Is it fair to anyone to carry on a tradition, something that our society expects of us, when this tradition/expectation doesn't make sense?  This is an unfair tradition.    Are the people who care for you not as important as the ones who feed you, or make you feel beautiful?  Why should a simple hair treatment take more out of my pocket then someone who bathed me and cared for my health? 
Now one solution I see to create fairness in this, would be to tip everyone; waiters/waitresses, CNA’s, Hairdressers, editors, bus drivers, cashiers, sightseeing dogs… you get my point.  Tipping everyone would be counterproductive.  In short, my pockets are not in favor of it.  Instead let us quit tipping those who already have a wage.  If we quit tipping, employers would be forced to pay at least minimum wage, prices would be fairer and our society would make a tad bit more sense.  Less stress would come from the workers and consumers.  Everyone would know where they stand, how much they are bringing in and how much they are handing out. 

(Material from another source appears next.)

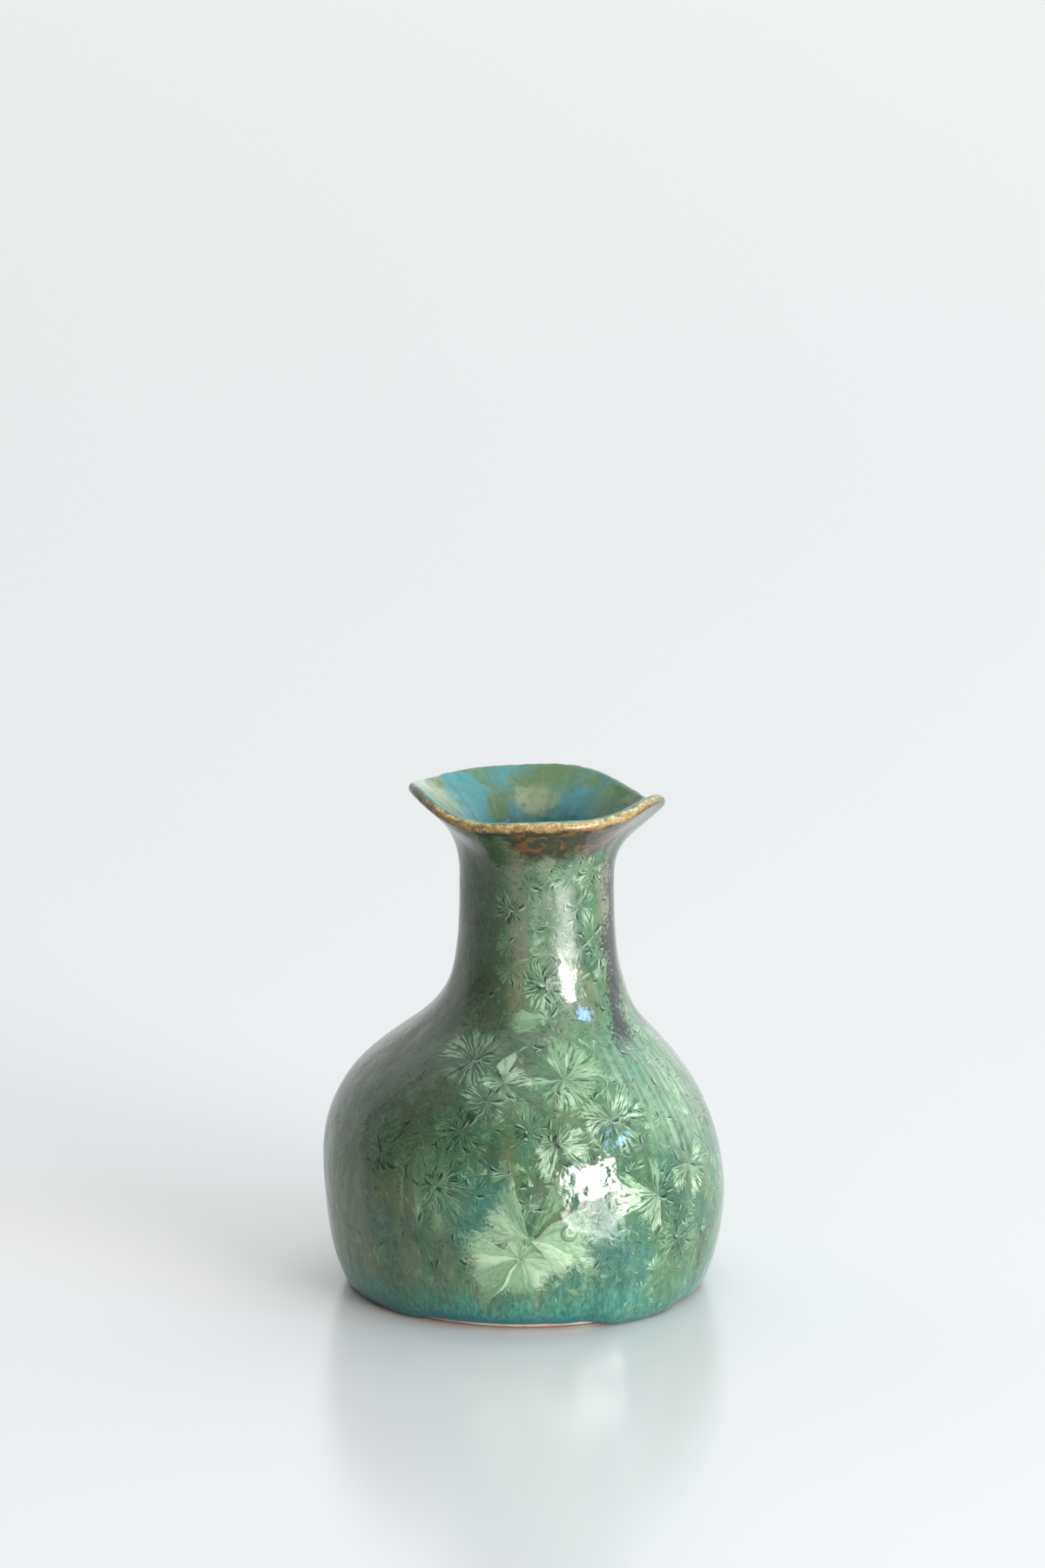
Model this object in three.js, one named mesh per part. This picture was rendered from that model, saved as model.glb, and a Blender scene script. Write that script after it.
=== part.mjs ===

Through writing this, I hope I have been able to convince a few.  Until everyone is in agreement with me though, I guess I better print out the suggested tips on Business Insiders; “This Is How Much You Should Tip for Every Service” (Roth).  And I had better make that call to my hairdresser, these roots of mine can’t wait.

Works Cited
Banach, Amanda. "How Much Does a CNA Make an Hour?" Work. N.p., n.d. Web. 02 Feb. 2014.
"Jonathan Haidt: The Moral Roots of Liberals and Conservatives." TED: Ideas worth Spreading. N.p., n.d. Web. 31 Jan. 2014.
Locsin, Aurelio. "How Much Does the Average Hair Stylist Make?" Work. N.p., n.d. Web. 02 Feb. 2014.
Merriam-Webster. Merriam-Webster, n.d. Web. 01 Feb. 2014.
Roth, J.D. "This Is How Much You Should Tip For Every Service." Business Insider. Business Insider, Inc, 23 Aug. 2012. Web. 02 Feb. 2014.
Steingold, Fred. "When Must Employers Pay the Minimum Wage?" Nolo.com. NOLO, n.d. Web. 13 Feb. 2014.